Dann habe das Opfer den Bruder geschlagen. Anil T. will auch zweimal geschlagen haben, doch das Opfer habe ihn plötzlich fest umklammert, um einen neuen Schlag zu setzen. Da will Anil T. aus Angst und zur Abwehr zugestochen haben: "Er ist 1,80 groß und 85 Kilo schwer, ich nur 1,69 und 65 Kilo."

Tötungsabsicht verneint

Er sei da völlig überfordert gewesen, und dies alles bedauere er sehr. Eines sei klar: "Ich wollte ihn nicht töten oder schwer verletzen. Ich wollte, dass er aufhört zu schlagen." Er habe eindeutig überreagiert und sei entsetzt über diesen nichtigen Anlass.

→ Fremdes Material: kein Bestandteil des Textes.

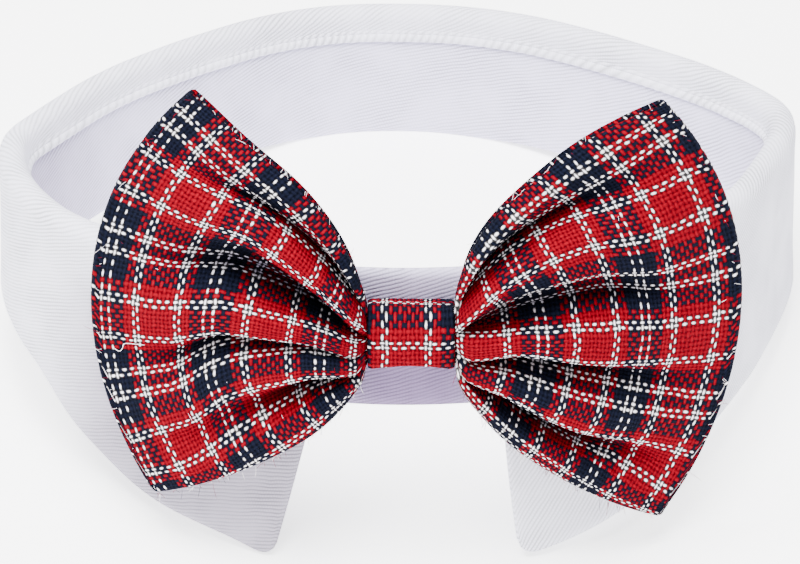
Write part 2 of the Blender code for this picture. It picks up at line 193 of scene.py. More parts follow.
# How the pleats are stacked beside the knot: the height of a yarn above the knot's middle, in millimetres
Pleat = namedtuple("Pleat", "yarn height")
LEFT_PLEATS = table(
    Pleat,
    (0, 5.8), (5, 5.1), (10, 4.4), (17, 3.8), (22, 2.5), (27, 0.9),
    (30, 0.65), (35, 0.3), (40, -0.2), (47, -1.6), (53, -3.0), (58, -3.3),
    (63, -3.7), (68, -4.5), (73, -5.4), (78, -5.65), (86, -6.0), (92, -6.3),
)
RIGHT_PLEATS = table(
    Pleat,
    (0, 6.1), (4, 5.8), (8, 5.3), (11, 5.0), (16, 4.4), (20, 3.2),
    (24, 1.5), (30, 1.2), (33, 1.0), (37, 0.8), (41, 0.6), (44, 0.4),
    (46, -0.5), (52, -3.1), (57, -3.5), (62, -3.8), (67, -4.6), (72, -5.4),
    (78, -5.7), (88, -6.1), (95, -6.6),
)

# Where each stripe of the plaid crosses a loop, by the way out, and the warp yarn there
Stripe = namedtuple("Stripe", "name out yarn")
LEFT_STRIPES = table(
    Stripe,
    ("waist", 0.0, 5.4),
    ("pair_5", 0.054, 9.0),
    ("lines_2", 0.17, 16.5),
    ("pair_4", 0.282, 24.0),
    ("pair_3", 0.444, 34.0),
    ("lines_1", 0.578, 41.5),
    ("pair_2", 0.693, 49.0),
    ("pair_1", 0.852, 59.0),
    ("lines_0", 0.971, 66.5),
    ("end", 1.0, 68.3),
)
RIGHT_STRIPES = table(
    Stripe,
    ("waist", 0.0, 22.7),
    ("pair_5", 0.02, 24.0),
    ("pair_4", 0.177, 34.0),
    ("lines_1", 0.30, 41.5),
    ("pair_3", 0.42, 49.0),
    ("pair_2", 0.56, 59.0),
    ("lines_0", 0.665, 66.5),
    ("pair_1", 0.77, 74.0),
    ("pair_0", 0.93, 84.0),
    ("end", 1.0, 88.4),
)
WARP_SETT = (
    ("red", 8), ("white", 2), ("red", 2), ("navy", 3), ("white", 1),
    ("navy", 1), ("white", 1), ("navy", 3), ("red", 2), ("white", 2),
)
WEFT_SETT = (
    ("red", 6), ("white", 2), ("red", 2), ("navy", 4), ("white", 2),
    ("navy", 2), ("white", 2), ("navy", 4), ("red", 2), ("white", 2),
)
# Half the width of a warp and of a weft yarn, as a share of the room it has
WARP_HALF = 0.28
WEFT_HALF = 0.27
# How much less of its room half a white yarn takes
WHITE_THINNER = 0.04
# How bright the gap beside a coloured and beside a white yarn is: partly the dark seen between the yarns,
# partly painted shade
GAP_TONE = 0.36
WHITE_GAP_TONE = 0.03
# The weft yarn of the sett at each loop's top edge
LEFT_WEFT_START = 10.0
RIGHT_WEFT_START = 11.0
# How many yarns the outer lower corner of a loop is cut short by
CORNER_YARNS = 6.0

# The loose thread on the left loop: places by the way out and the yarn, and millimetres off the cloth
Snag = namedtuple("Snag", "share yarn lift")
LOOSE_THREAD = table(
    Snag,
    (0.955, 57.0, 0.7), (0.935, 57.6, 0.9), (0.92, 56.6, 1.0), (0.915, 55.4, 1.1),
    (0.90, 55.2, 1.0), (0.86, 55.3, 0.9), (0.83, 55.6, 0.6),
)
THREAD_RADIUS = 0.055 * MM
FIBRE_RADIUS = 0.03 * MM
FIBRES_A_SIDE = 240
FIBRE_SEED = 11
# How widely the fibres lean and curl, how long they are in millimetres, and where each one bends
FIBRE_LEAN = 0.55
FIBRE_CURL = 0.35
FIBRE_REACH = (0.4, 1.2)
FIBRE_BENDS = (0, 0.2, 0.4, 0.6, 0.8, 1)
# Which of the three colours a thread takes: red up to the first, white up to the second, then navy
WHITE_FROM = 0.45
NAVY_FROM = 0.85
THREAD_TINT = 0.6
THREAD_SIDES = 4

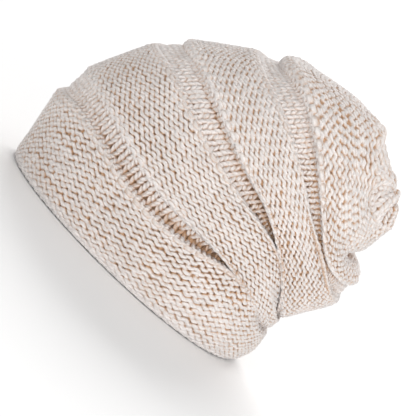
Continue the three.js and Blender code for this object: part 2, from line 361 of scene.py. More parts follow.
    def sink(self, angle: np.ndarray, row: np.ndarray) -> np.ndarray:
        """Gives how far the knit sinks in its channels, folds, pleats and rounded rim.

        Args:
            angle: Angle from the forehead, in radians.
            row: Row up from the rim.

        Returns:
            The depth under the smooth form.
        """
        behind = share_behind(angle)
        fold = FOLDS.read("side", row) * np.sin(angle) ** 2
        fold += FOLDS.read("quarter", row) * behind**self.quarter_sharpness
        fold += FOLDS.read("nape", row) * behind**self.nape_sharpness
        gathered = np.clip((row - self.gather_start) / (self.last_row - self.gather_start), 0, 1)
        pleat = np.sin(np.pi * gathered) * np.cos(self.pleats * angle)
        rounded = (1 - np.minimum(row / self.rounded_rows, 1)) ** 2
        return (
            self.channel_depth * FOLDS.read("channel", row)
            + self.fold_depth * fold
            - self.pleat_depth * pleat
            + self.rim_rounding * rounded
        )

    def overhang(self, angle: np.ndarray, row: np.ndarray) -> np.ndarray:
        """Gives how far the lips lean over the channels and folds beside them.

        Args:
            angle: Angle from the forehead, in radians.
            row: Row up from the rim.

        Returns:
            The distance up the wall, or down it below 0.
        """
        ahead = 1 - share_behind(angle) ** self.quarter_sharpness
        lip = self.lip_overhang * FOLDS.read("overhang", row) * ahead
        leaning = smooth_share(turned_from_front(angle), *self.lean_from)
        return lip + self.lip_lean * FOLDS.read("lean", row) * leaning

    def outer_point(self, angle: np.ndarray, row: np.ndarray) -> np.ndarray:
        """Gives points of the knit's outer face.

        Args:
            angle: Angle from the forehead, in radians.
            row: Row up from the rim.

        Returns:
            One point for each pair.
        """
        up, out = self.wall_directions(angle, row)
        point = self.ring_point(angle, row) + up * self.overhang(angle, row)[:, None]
        return point - out * self.sink(angle, row)[:, None]

    def backing_point(self, angle: np.ndarray, row: np.ndarray, sunk: float) -> np.ndarray:
        """Gives points of a layer under the loops, which lies as far in as the deepest rows beside.

        Args:
            angle: Angle from the forehead, in radians.
            row: Row up from the rim.
            sunk: How far the layer lies inside the middle of the wall.

        Returns:
            One point for each pair.
        """
        up, out = self.wall_directions(angle, row)
        beside = [self.sink(angle, np.clip(row + step, 0, self.last_row)) for step in self.backing_rows]
        depth = np.max(beside, axis=0) + self.wall / 2 + sunk
        point = self.ring_point(angle, row) + up * self.overhang(angle, row)[:, None]
        return point - out * depth[:, None]

    def middle_frame(self, angle: np.ndarray, row: np.ndarray) -> tuple[np.ndarray, np.ndarray]:
        """Gives points halfway through the knitted wall, and the true direction out of the wall there.

        Args:
            angle: Angle from the forehead, in radians.
            row: Row up from the rim.

        Returns:
            The points and the directions.
        """
        ahead = self.outer_point(angle + self.normal_angle, row)
        along = ahead - self.outer_point(angle - self.normal_angle, row)
        above = self.outer_point(angle, np.minimum(row + self.normal_rows, self.last_row))
        below = self.outer_point(angle, np.maximum(row - self.normal_rows, 0))
        out = unit(np.cross(along, above - below))
        return self.outer_point(angle, row) - out * (self.wall / 2), out


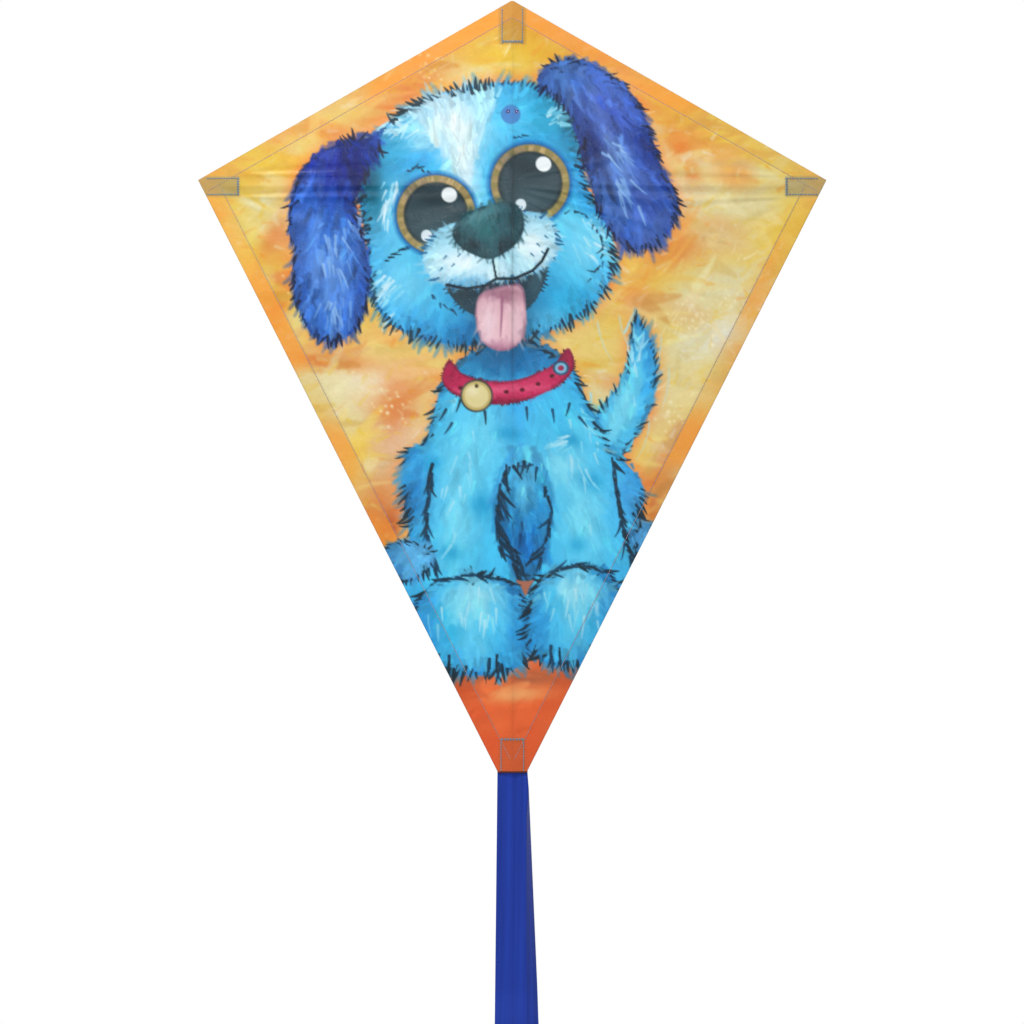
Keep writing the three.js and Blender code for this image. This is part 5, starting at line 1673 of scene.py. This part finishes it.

Richter Simon Assenmacher fragt nach, was an der Äußerung des Opfers so beleidigend gewesen sei, bleibt aber ohne echte Antwort.

Flucht im Audi A8

Und er will wissen, mit welchem Auto Anil T. geflüchtet sei. Ein Audi A8 sei es, der gehöre seinem Onkel.

Schließlich fragt der Richter, warum der Angeklagte ein Messer dabei hatte. Er sei im Park mal Opfer eines Raubüberfalls geworden, antwortet er. Er fügt hinzu: "Heute trägt ja jeder eines." Drei weitere Tage hat die Kammer angesetzt.